Today, I look out at my nation, and I see clamoring hordes of children, crying out that they are adults, but at the same time, clamoring just as loudly for an authority to give them what they want, rather than resolve to make it for themselves or do without. And when they are challenged on this, they cry even louder that they have rights (usually by virtue of existing) but no power to do what they want. These are not the cries of adults. These are the cries of frustrated children. And the thing about frustrated children is, that they usually do get what they need, but they find that it is not what they want. The adults hear their cries and treat them as children.

If we will not be adults, then the adults will come for us, and they will put us in the place we have asked for.

One thought on “Adult Themes. Not Safe For Anyone.
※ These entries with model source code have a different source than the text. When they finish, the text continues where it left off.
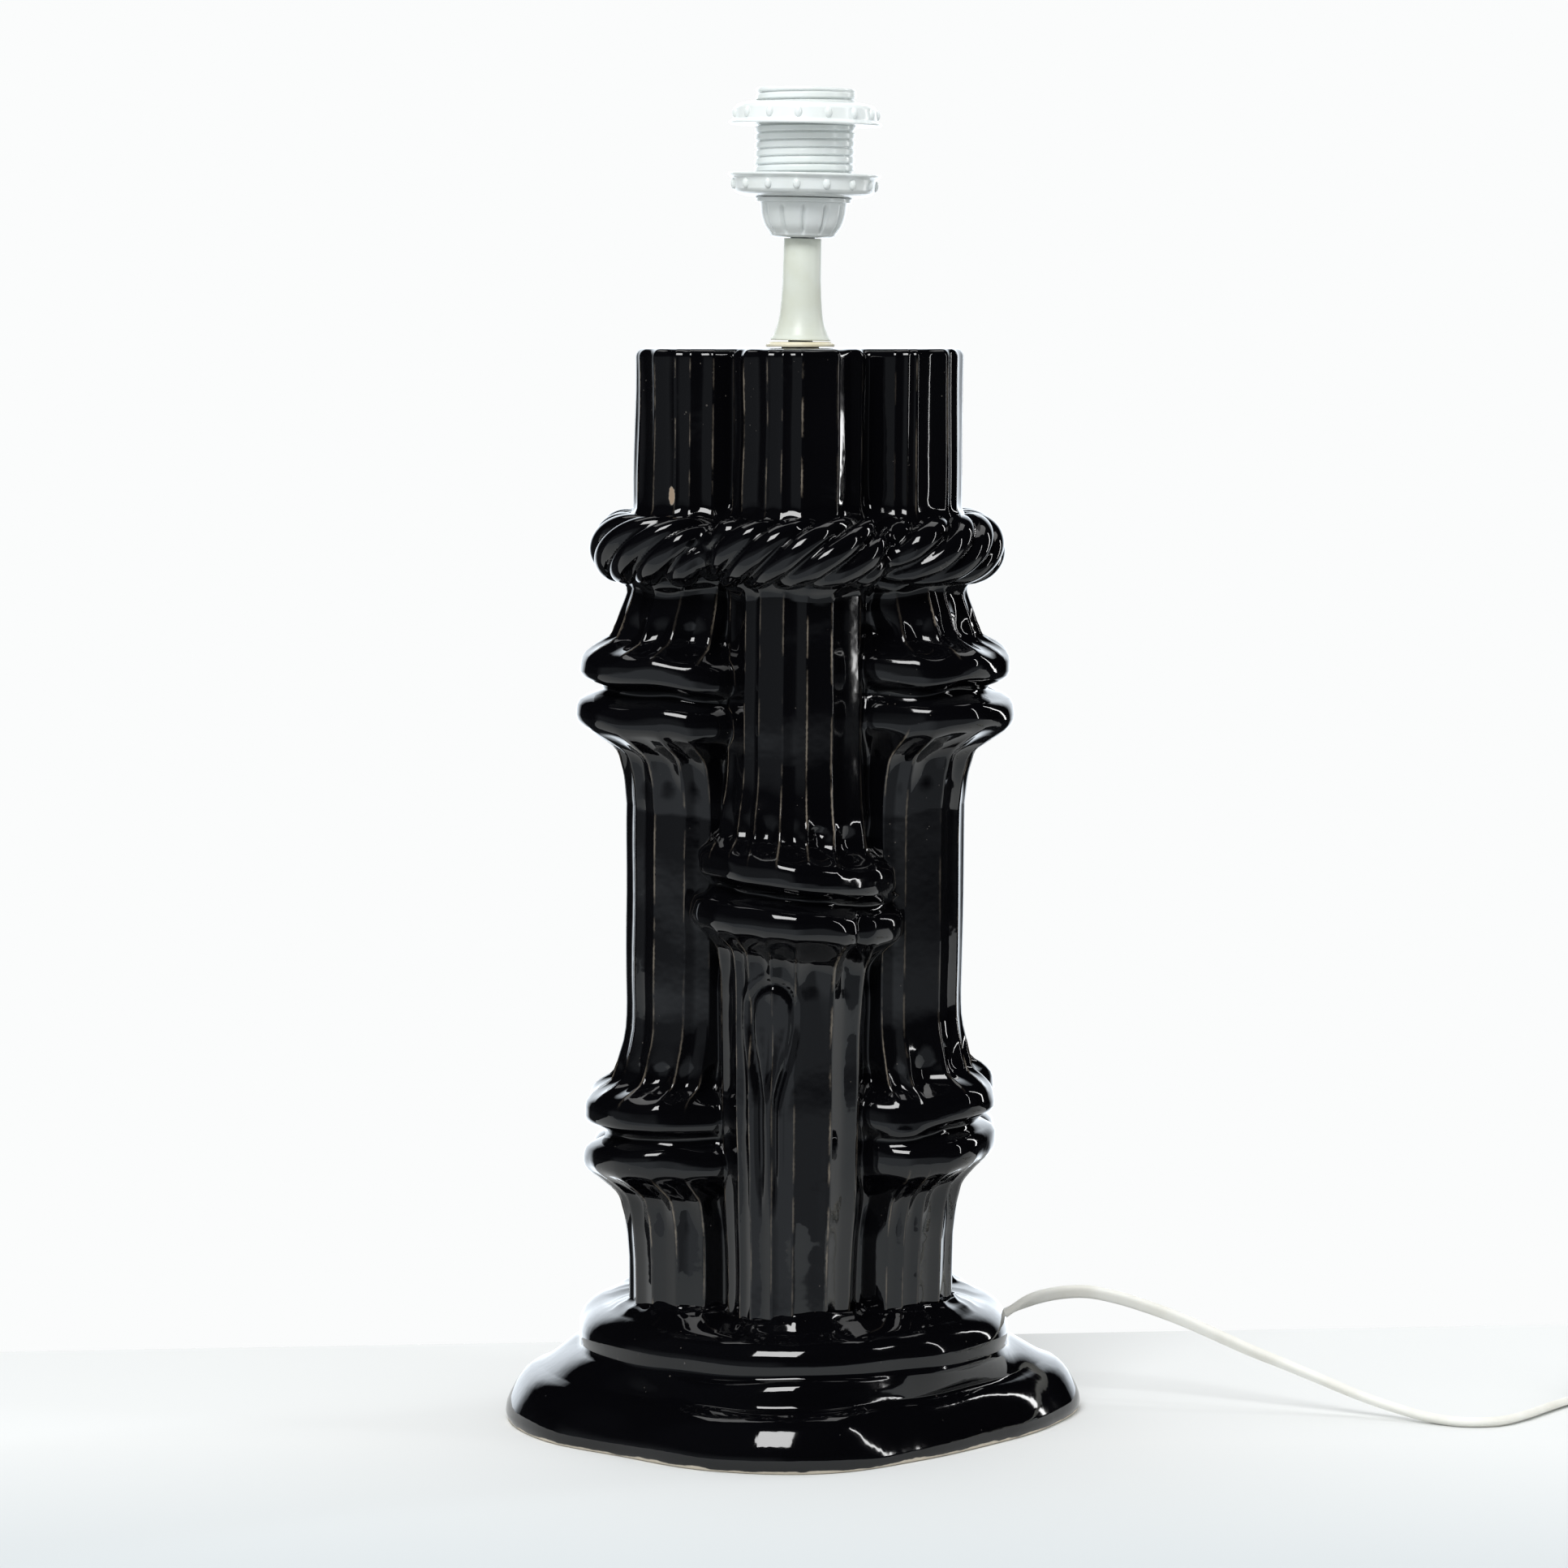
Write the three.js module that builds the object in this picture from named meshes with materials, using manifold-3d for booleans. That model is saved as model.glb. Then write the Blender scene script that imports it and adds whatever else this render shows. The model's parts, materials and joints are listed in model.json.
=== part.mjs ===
// Table lamp: a hollow glazed ceramic column, cast as six bundled cane stalks on a wavy
// three-step foot, with a plastic neck, a screw-base lampholder with two shade rings, and a
// flat mains cord with a rocker switch and a two-pin plug.
// Millimetres, +Z up, +X right, the front faces -Y. The origin is the middle of the foot's
// underside.

import * as THREE from 'three';
import { mergeVertices } from 'three/addons/utils/BufferGeometryUtils.js';
import Module from 'manifold-3d';

const wasm = await Module();
wasm.setup();

// ---------------------------------------------------------------- driving dimensions

const gap = 0.3; // clearance between pieces that touch
const round = 28; // sides of a round piece

// ceramic column
const bodyHeight = 430;
const stalkCount = 6;
const stalkRing = 43.7; // from the column's middle to each stalk's middle
const stalkRadius = 26.5;
const stalkBelly = 2.8; // extra stalk radius half way up
const columnLean = { foot: -1.3, top: 2.3 }; // sideways place of the column's middle
const footHeight = 54; // where the stalks grow out of the foot
const bodyColumns = 60; // facets around the column
const wall = 5.5;
const topPlate = 7;

// rope band around the bundle
const ropeHeight = 351;
const ropeHalf = 13.5;
const ropeSwell = 17;

// cane joints: the stalk they are on, counted anticlockwise from the front one, the height
// of the waist between the two lips, and how far the lips stand out
const caneJoints = [
  { stalk: 0, height: 217, swell: 10.5 },
  { stalk: 1, height: 296, swell: 12 },
  { stalk: 1, height: 123, swell: 11 },
  { stalk: 2, height: 296, swell: 20 },
  { stalk: 2, height: 120, swell: 18 },
  { stalk: 3, height: 214, swell: 11 },
  { stalk: 4, height: 293, swell: 21 },
  { stalk: 4, height: 113, swell: 18 },
  { stalk: 5, height: 294, swell: 15 },
  { stalk: 5, height: 119, swell: 14 },
];
const lipRise = 11; // from a waist to each lip
const lipFlare = 9; // how fast a stalk swells towards its lip
const waistDepth = 0.45;

// foot: its radius at even steps anticlockwise from the left
const footRadii = [115.5, 111, 102, 106.5, 107, 97, 95.5, 105.5, 118, 106, 98, 103, 104.5, 100.5, 108];
const stepRadius = 84; // middle radius of the upper step
const stepWave = 2;
// [height, inset] of the lower step's rounded edge, up to where the upper step starts
const footEdge = [[0, 1.6], [2, 0], [11, 1.5], [18, 6], [23, 13], [26.5, 21]];
// [height, offset from the upper step's radius]
const stepEdge = [[31, 0.5], [35, 1.2], [41, 0], [46.5, -4.5], [50.5, -10]];

// holes in the ceramic
const tubeHoleRadius = 8;
const cordHole = { radius: 4.2, mouth: new THREE.Vector3(84, 29.9, 34.5), turn: 19.6, tilt: 25 };

// neck and lampholder stand on one axis that leans a little to the right
const stackLean = 1.3;
const stackFoot = new THREE.Vector3(2.6, 0, bodyHeight);

// threaded tube and its fastening under the top plate, heights from the top plane
const tube = { radius: 4.95, bore: 3.9, bottom: -25, top: 52.2 };
const rubberWasher = { radius: 12, bore: 5.6, bottom: -9.7, thick: 2 };
const steelWasher = { radius: 13, bore: 5.4, bottom: -11.5, thick: 1.5 };
const hexNut = { flats: 14, bore: 5.25, bottom: -16.8, thick: 5 };

// lampholder, heights from the top plane
const cap = { bottom: 43.9, shoulder: 57.6, top: 59.6, bore: 5.25, bossRadius: 7.4, bossTop: 52.5 };
const sleeve = { radius: 19.85, bottom: 53, flange: 59.9, top: 103.1, bore: 13.3 };
const shadeRing = { bore: 20.35, flangeRadius: 30.5, height: 9.1 };
const lowerRingTop = 69.1;
const upperRingBottom = 88.6;
const insert = { radius: 13, bottom: 56, top: 76.6 };
const terminalReach = 10.2; // from the axis to each terminal screw

// cord
const cordRadius = 1.9; // half of a round cord of the flat cord's section
const cordSides = 8;
const cordOnTable = 2.0; // height of its middle where it lies
const coreRadius = 0.8;
// from the hole in the foot to the switch
const leadRoute = [
  [84.3, 30, 34.65], [89.2, 31.4, 37.2], [97.5, 31.6, 41.2], [109, 29.5, 44.3], [119.5, 27, 45.2],
  [131.5, 24.3, 43.4], [144.5, 21.2, 39.9], [157.5, 18.2, 35.5], [169, 15.2, 30.9],
  [184, 11.2, 24.7], [198.5, 7.2, 19.4], [213, 3, 14], [227, -2, 8.9], [241, -7.5, 4.9],
  [254.6, -15.5, 2.5], [268, -22, cordOnTable], [280.5, -20.5, cordOnTable],
  [292.3, -10, cordOnTable], [303, 4, cordOnTable], [313.7, 18, cordOnTable],
  [321, 26, 2.4], [326.4, 31.4, 4.4], [330.5, 35.5, 5.8],
];
// from the switch to the coil
const runRoute = [
  [373.5, 78.5, 5.9], [380.5, 83.1, 5], [389.1, 84.8, 3.4], [397.7, 83.1, 2.3],
  [405, 78.2, cordOnTable], [409.9, 70.9, cordOnTable], [411.6, 62.3, cordOnTable],
  [411.6, 45, cordOnTable], [411.6, 28, cordOnTable], [411.6, 12.5, 2.9],
];
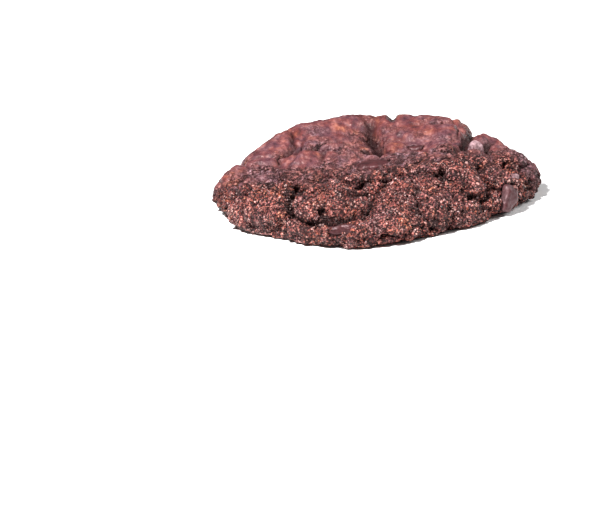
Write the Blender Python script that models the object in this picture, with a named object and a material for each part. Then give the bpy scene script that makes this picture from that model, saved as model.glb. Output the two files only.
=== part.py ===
"""One double chocolate chunk cookie, lying on its flat underside.

Sizes and places below are in millimetres, and the objects are made in metres, +Z up. +X is the
cookie's right side, and -Y is its near side, where the dough slopes down gently to the edge. All
pieces hang on one empty, which moves the middle of their box, seen from above, to the origin.

The dough is one closed mesh of rings, from the middle of the top, round the edge, to the middle
of the base. Boulders, ridges, cracks and lumps then move its points along its normals. Each
chocolate chip is a piece of its own, in a pocket that is cut out of the dough.
"""

import math

import bmesh
import bpy
import numpy as np
from mathutils import Matrix, Vector, noise
from mathutils.bvhtree import BVHTree

MM = 0.001

# the cookie's main sizes
MEAN_RADIUS = 40.3
THICKNESS = 12.0
WIDEST_LEVEL = 3.2
UNDERCUT = 2.6

# how square the shoulder between top and edge is: the far side is steep, the near one slopes
NEAR_SHOULDER = 2.5
FAR_SHOULDER = 6.5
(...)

  1. Very nice article, Scott. I think what you’ve strolled up to is that far too many people are taught WHAT to want (by various sources, which, conglomerated together are easy enough to call “The Matrix” (pardon the sci-fi reference, but it’s apt)), but never taught HOW to want. How to distinguish between want and need, how to consider others while simultaneously considering self (to say nothing of considering others before the self), and most importantly, how to not want what you cannot have.

    In a thought, I would say that “adulthood” is to accept the world as it presents itself to you, live by an internal code and, by way of holding yourself accountable to it, accept the consequences of your actions.